*Job:* Will you write out all the entries below exactly?

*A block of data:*

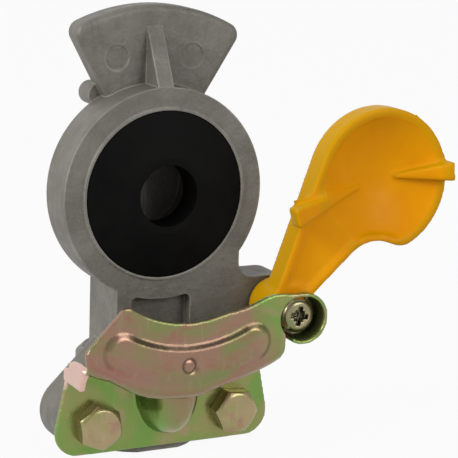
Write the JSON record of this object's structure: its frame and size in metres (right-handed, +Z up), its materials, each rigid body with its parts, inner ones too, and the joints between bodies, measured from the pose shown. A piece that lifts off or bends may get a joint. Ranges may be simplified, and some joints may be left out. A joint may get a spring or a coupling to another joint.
{
  "type": "gladhand air brake coupler",
  "caption": "Cast palm coupling for an air brake line, with a rubber face seal, a pressed steel guide plate and a swinging plastic dust cover.",
  "frame": {"origin": "centre of the threaded port's mouth, under the casting", "axes": "+Z up along the port's axis towards the seal's height, -Y out of the seal's face, +X to the side that carries the cover's pivot"},
  "size_m": [0.1004, 0.0472, 0.1075],
  "materials": {
    "casting": "rough die-cast aluminium",
    "rubber": "matt black rubber",
    "plated_sheet": "yellow iridescent passivated zinc on pressed steel",
    "bolt_steel": "yellow passivated zinc",
    "screw_steel": "yellow passivated zinc",
    "cover_plastic": "satin moulded plastic, amber yellow"
  },
  "bodies": {
    "casting": {"body": "casting", "seal": "rubber", "guide_plate": "plated_sheet", "left_bolt": "bolt_steel", "right_bolt": "bolt_steel", "cover_screw": "screw_steel"},
    "cover": {"cover": "cover_plastic"}
  },
  "joints": [
    {"name": "cover_swing", "type": "hinge", "parent": "casting", "child": "cover", "pos_m": [0.03, -0.0195, 0.0345], "axis": [0, -1, 0], "range_deg": [0, 85]}
  ]
}
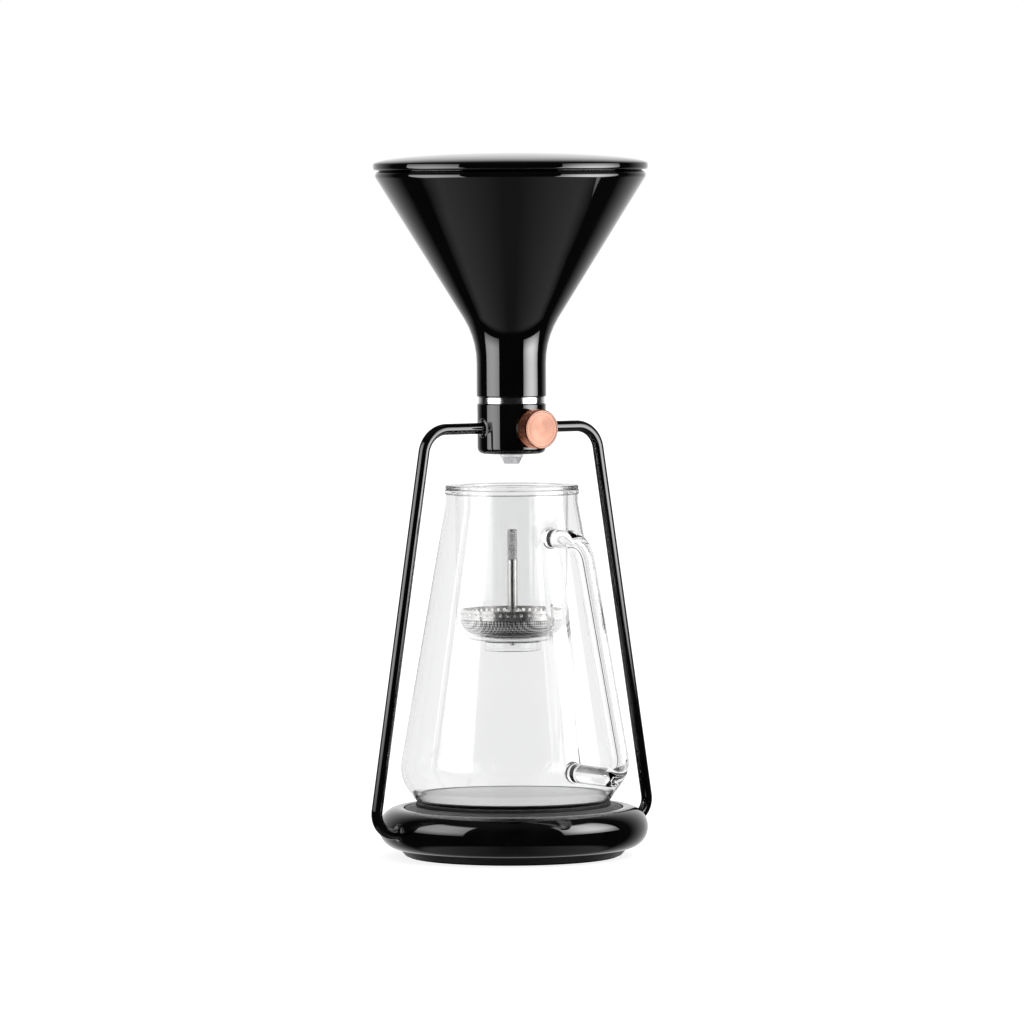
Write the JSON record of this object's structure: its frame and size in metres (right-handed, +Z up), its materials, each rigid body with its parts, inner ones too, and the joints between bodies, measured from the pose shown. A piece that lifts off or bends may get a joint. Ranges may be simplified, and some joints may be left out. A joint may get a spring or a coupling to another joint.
{
  "type": "cold brew coffee maker",
  "caption": "Stand with a lidded black funnel on a drip valve, held by bent wires over a round scale with a glass pitcher and a steel filter.",
  "frame": {"origin": "centre of the base on the surface it stands on, on the axis of the funnel and the valve", "axes": "+Z up along the axis, +X and -X to the two wires, -Y to the valve knob and the pitcher's handle"},
  "size_m": [0.1766, 0.183, 0.3762],
  "materials": {
    "black_glaze": "glossy black glaze",
    "black_enamel": "glossy black enamel on steel",
    "black_plastic": "satin black moulded plastic",
    "black_silicone": "matte black silicone",
    "polished_steel": "polished stainless steel",
    "knurled_steel": "fine diamond knurl on stainless steel",
    "steel_mesh": "fine woven stainless mesh",
    "sheet_steel": "zinc plated steel",
    "aluminium": "satin machined aluminium",
    "copper": "spun copper face, straight knurled side",
    "clear_glass": "clear borosilicate glass",
    "clear_plastic": "clear slightly frosted plastic",
    "board_green": "green circuit board"
  },
  "bodies": {
    "stand": {"cover_screws": "sheet_steel", "chassis_screws": "sheet_steel", "base_ring": "black_enamel", "board_screws": "sheet_steel", "bottom_cover": "black_plastic", "base_mat": "black_silicone", "coin_cells": "polished_steel", "battery_holder": "black_plastic", "circuit_board": "board_green", "load_cell_screws": "sheet_steel", "chassis_plate": "sheet_steel", "load_cell_spacers": "aluminium", "load_cell": "aluminium", "platform_carrier": "aluminium", "platform": "black_plastic", "platform_pad": "black_silicone", "right_leg": "black_enamel", "left_leg": "black_enamel", "weld_beads": "black_enamel", "valve_body": "black_enamel", "packing_nut": "black_enamel", "drip_nozzle": "clear_plastic", "funnel_seal": "black_silicone"},
    "valve": {"valve_spindle": "polished_steel", "spindle_seals": "black_silicone", "knob": "copper", "knob_set_screw": "sheet_steel"},
    "funnel": {"funnel": "black_glaze", "funnel_ferrule": "polished_steel"},
    "lid": {"lid": "black_glaze"},
    "pitcher": {"pitcher": "clear_glass"},
    "insert": {"drip_insert": "clear_glass"},
    "filter": {"filter_seal": "black_silicone", "filter_mesh": "steel_mesh", "filter_cup": "polished_steel", "filter_stem": "polished_steel", "stem_grip": "knurled_steel", "stem_collar": "polished_steel", "stem_washer": "polished_steel", "stem_nut": "polished_steel"},
    "battery_door": {"battery_door": "black_plastic"},
    "power_button": {"power_button": "black_silicone"}
  },
  "joints": [
    {"name": "funnel_lift", "type": "slide", "parent": "stand", "child": "funnel", "axis": [0, 0, 1], "range_m": [0, 0.05]},
    {"name": "lid_lift", "type": "slide", "parent": "funnel", "child": "lid", "axis": [0, 0, 1], "range_m": [0, 0.05]},
    {"name": "knob_turn", "type": "hinge", "parent": "stand", "child": "valve", "pos_m": [0, 0, 0.2295], "axis": [0, -1, 0], "range_deg": [0, 90]},
    {"name": "pitcher_slide", "type": "slide", "parent": "stand", "child": "pitcher", "axis": [0, -1, 0], "range_m": [0, 0.2]},
    {"name": "insert_lift", "type": "slide", "parent": "pitcher", "child": "insert", "axis": [0, 0, 1], "range_m": [0, 0.018]},
    {"name": "filter_lift", "type": "slide", "parent": "insert", "child": "filter", "axis": [0, 0, 1], "range_m": [0, 0.015]},
    {"name": "battery_door_turn", "type": "hinge", "parent": "stand", "child": "battery_door", "pos_m": [-0.022, 0, 0], "axis": [0, 0, 1], "range_deg": [0, 60]},
    {"name": "button_press", "type": "slide", "parent": "stand", "child": "power_button", "axis": [0, 0, 1], "range_m": [0, 0.0005], "stiffness_N_per_m": 400}
  ]
}
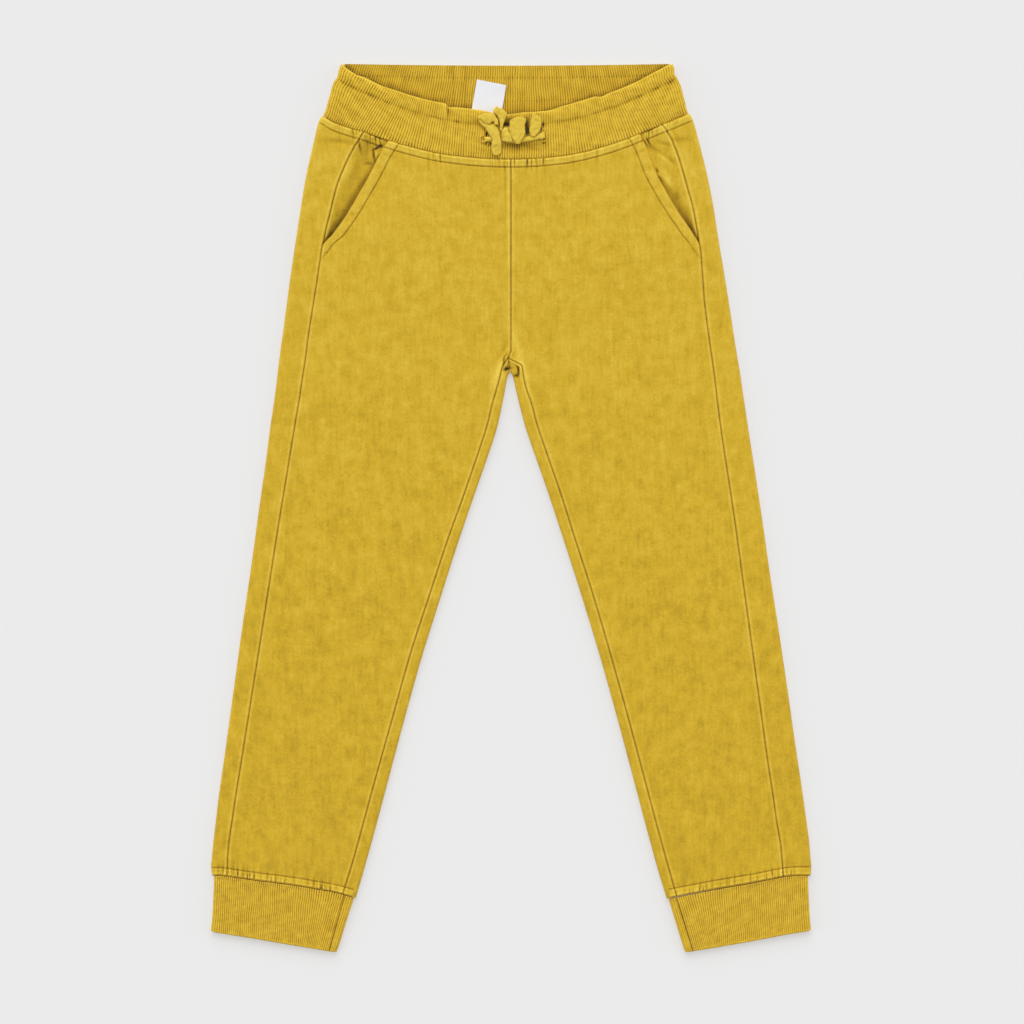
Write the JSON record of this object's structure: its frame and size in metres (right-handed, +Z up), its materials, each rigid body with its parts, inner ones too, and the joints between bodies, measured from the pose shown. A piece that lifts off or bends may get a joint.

*Worked solution:*
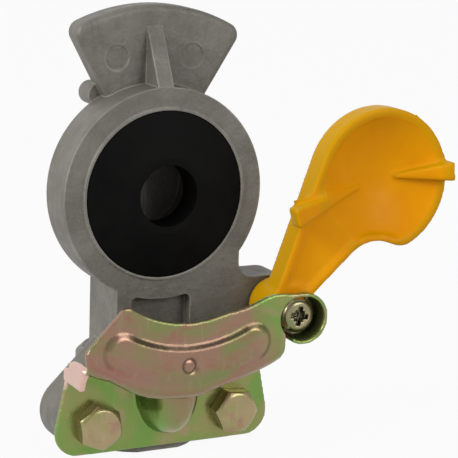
Write the JSON record of this object's structure: its frame and size in metres (right-handed, +Z up), its materials, each rigid body with its parts, inner ones too, and the joints between bodies, measured from the pose shown. A piece that lifts off or bends may get a joint. Ranges may be simplified, and some joints may be left out. A joint may get a spring or a coupling to another joint.
{
  "type": "gladhand air brake coupler",
  "caption": "Cast palm coupling for an air brake line, with a rubber face seal, a pressed steel guide plate and a swinging plastic dust cover.",
  "frame": {"origin": "centre of the threaded port's mouth, under the casting", "axes": "+Z up along the port's axis towards the seal's height, -Y out of the seal's face, +X to the side that carries the cover's pivot"},
  "size_m": [0.1004, 0.0472, 0.1075],
  "materials": {
    "casting": "rough die-cast aluminium",
    "rubber": "matt black rubber",
    "plated_sheet": "yellow iridescent passivated zinc on pressed steel",
    "bolt_steel": "yellow passivated zinc",
    "screw_steel": "yellow passivated zinc",
    "cover_plastic": "satin moulded plastic, amber yellow"
  },
  "bodies": {
    "casting": {"body": "casting", "seal": "rubber", "guide_plate": "plated_sheet", "left_bolt": "bolt_steel", "right_bolt": "bolt_steel", "cover_screw": "screw_steel"},
    "cover": {"cover": "cover_plastic"}
  },
  "joints": [
    {"name": "cover_swing", "type": "hinge", "parent": "casting", "child": "cover", "pos_m": [0.03, -0.0195, 0.0345], "axis": [0, -1, 0], "range_deg": [0, 85]}
  ]
}
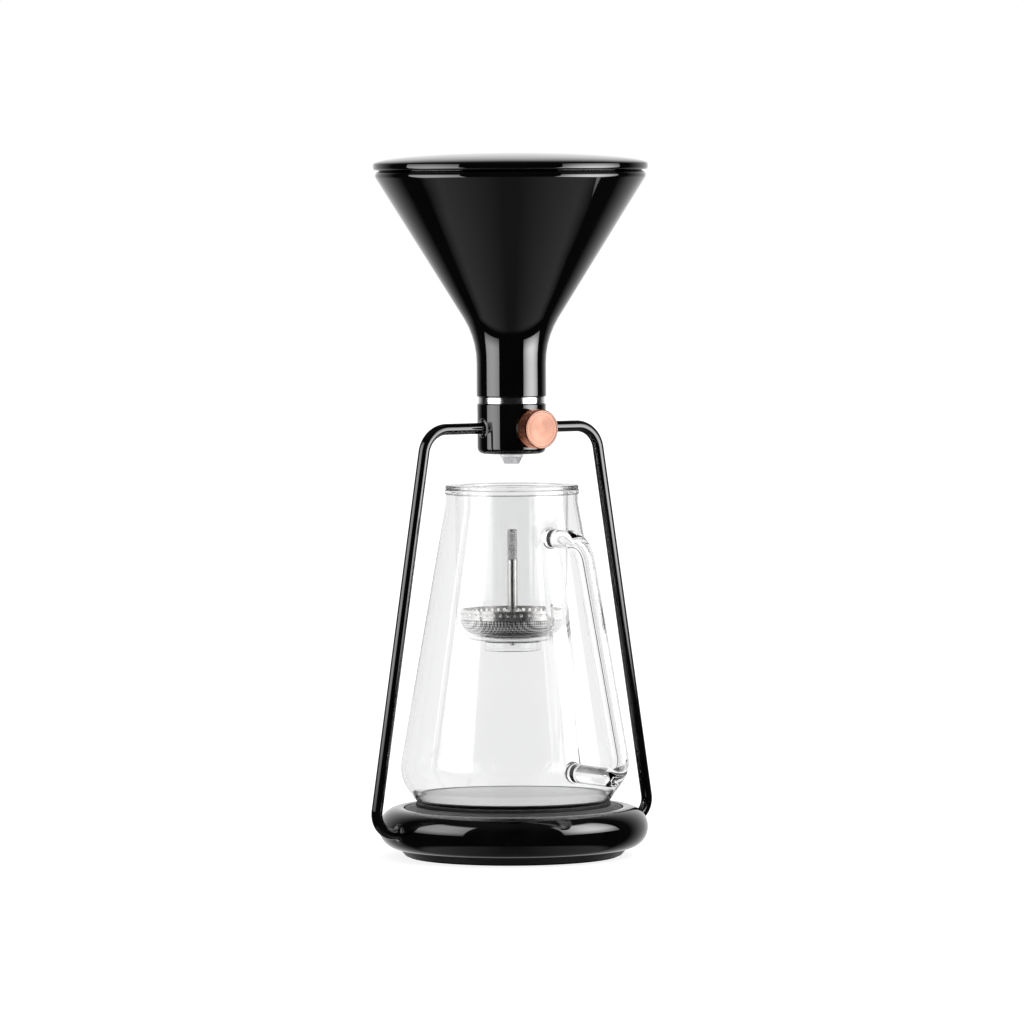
Write the JSON record of this object's structure: its frame and size in metres (right-handed, +Z up), its materials, each rigid body with its parts, inner ones too, and the joints between bodies, measured from the pose shown. A piece that lifts off or bends may get a joint. Ranges may be simplified, and some joints may be left out. A joint may get a spring or a coupling to another joint.
{
  "type": "cold brew coffee maker",
  "caption": "Stand with a lidded black funnel on a drip valve, held by bent wires over a round scale with a glass pitcher and a steel filter.",
  "frame": {"origin": "centre of the base on the surface it stands on, on the axis of the funnel and the valve", "axes": "+Z up along the axis, +X and -X to the two wires, -Y to the valve knob and the pitcher's handle"},
  "size_m": [0.1766, 0.183, 0.3762],
  "materials": {
    "black_glaze": "glossy black glaze",
    "black_enamel": "glossy black enamel on steel",
    "black_plastic": "satin black moulded plastic",
    "black_silicone": "matte black silicone",
    "polished_steel": "polished stainless steel",
    "knurled_steel": "fine diamond knurl on stainless steel",
    "steel_mesh": "fine woven stainless mesh",
    "sheet_steel": "zinc plated steel",
    "aluminium": "satin machined aluminium",
    "copper": "spun copper face, straight knurled side",
    "clear_glass": "clear borosilicate glass",
    "clear_plastic": "clear slightly frosted plastic",
    "board_green": "green circuit board"
  },
  "bodies": {
    "stand": {"cover_screws": "sheet_steel", "chassis_screws": "sheet_steel", "base_ring": "black_enamel", "board_screws": "sheet_steel", "bottom_cover": "black_plastic", "base_mat": "black_silicone", "coin_cells": "polished_steel", "battery_holder": "black_plastic", "circuit_board": "board_green", "load_cell_screws": "sheet_steel", "chassis_plate": "sheet_steel", "load_cell_spacers": "aluminium", "load_cell": "aluminium", "platform_carrier": "aluminium", "platform": "black_plastic", "platform_pad": "black_silicone", "right_leg": "black_enamel", "left_leg": "black_enamel", "weld_beads": "black_enamel", "valve_body": "black_enamel", "packing_nut": "black_enamel", "drip_nozzle": "clear_plastic", "funnel_seal": "black_silicone"},
    "valve": {"valve_spindle": "polished_steel", "spindle_seals": "black_silicone", "knob": "copper", "knob_set_screw": "sheet_steel"},
    "funnel": {"funnel": "black_glaze", "funnel_ferrule": "polished_steel"},
    "lid": {"lid": "black_glaze"},
    "pitcher": {"pitcher": "clear_glass"},
    "insert": {"drip_insert": "clear_glass"},
    "filter": {"filter_seal": "black_silicone", "filter_mesh": "steel_mesh", "filter_cup": "polished_steel", "filter_stem": "polished_steel", "stem_grip": "knurled_steel", "stem_collar": "polished_steel", "stem_washer": "polished_steel", "stem_nut": "polished_steel"},
    "battery_door": {"battery_door": "black_plastic"},
    "power_button": {"power_button": "black_silicone"}
  },
  "joints": [
    {"name": "funnel_lift", "type": "slide", "parent": "stand", "child": "funnel", "axis": [0, 0, 1], "range_m": [0, 0.05]},
    {"name": "lid_lift", "type": "slide", "parent": "funnel", "child": "lid", "axis": [0, 0, 1], "range_m": [0, 0.05]},
    {"name": "knob_turn", "type": "hinge", "parent": "stand", "child": "valve", "pos_m": [0, 0, 0.2295], "axis": [0, -1, 0], "range_deg": [0, 90]},
    {"name": "pitcher_slide", "type": "slide", "parent": "stand", "child": "pitcher", "axis": [0, -1, 0], "range_m": [0, 0.2]},
    {"name": "insert_lift", "type": "slide", "parent": "pitcher", "child": "insert", "axis": [0, 0, 1], "range_m": [0, 0.018]},
    {"name": "filter_lift", "type": "slide", "parent": "insert", "child": "filter", "axis": [0, 0, 1], "range_m": [0, 0.015]},
    {"name": "battery_door_turn", "type": "hinge", "parent": "stand", "child": "battery_door", "pos_m": [-0.022, 0, 0], "axis": [0, 0, 1], "range_deg": [0, 60]},
    {"name": "button_press", "type": "slide", "parent": "stand", "child": "power_button", "axis": [0, 0, 1], "range_m": [0, 0.0005], "stiffness_N_per_m": 400}
  ]
}
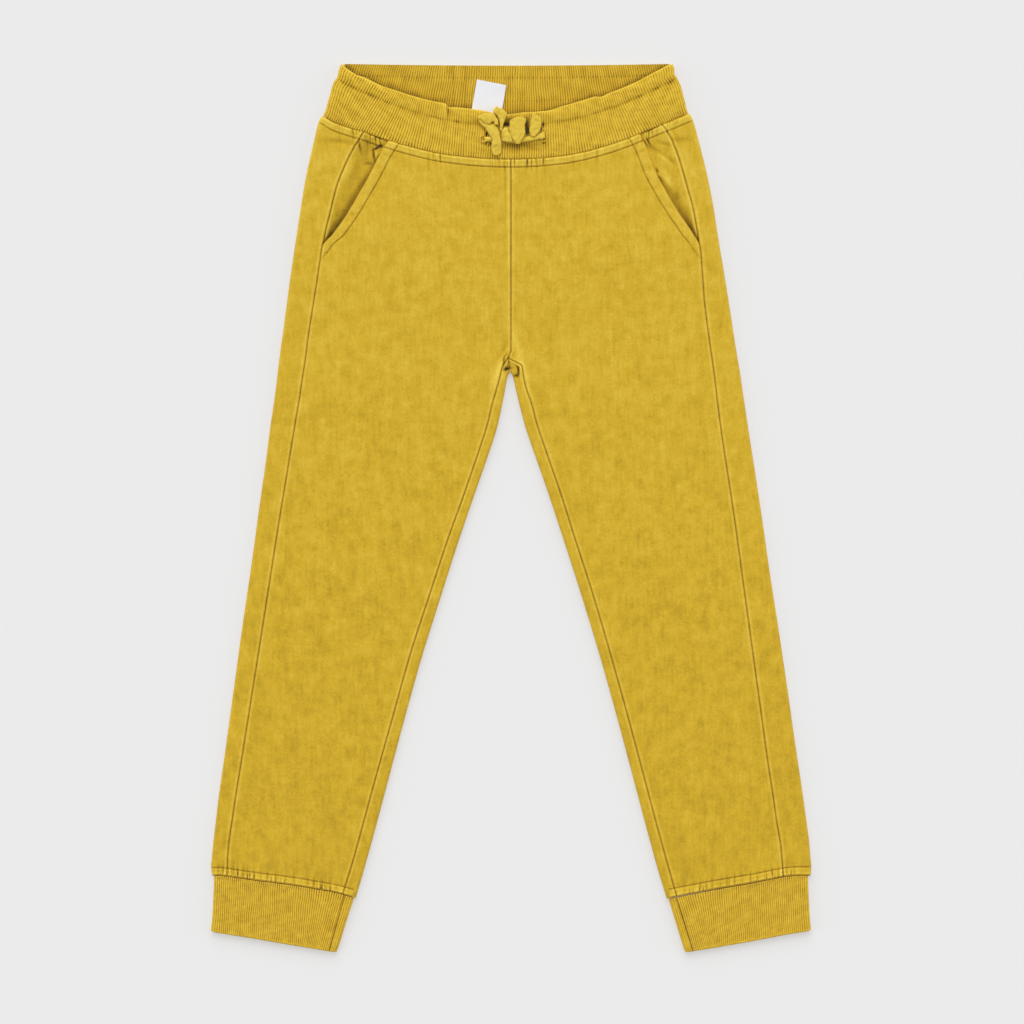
Write the JSON record of this object's structure: its frame and size in metres (right-handed, +Z up), its materials, each rigid body with its parts, inner ones too, and the joints between bodies, measured from the pose shown. A piece that lifts off or bends may get a joint.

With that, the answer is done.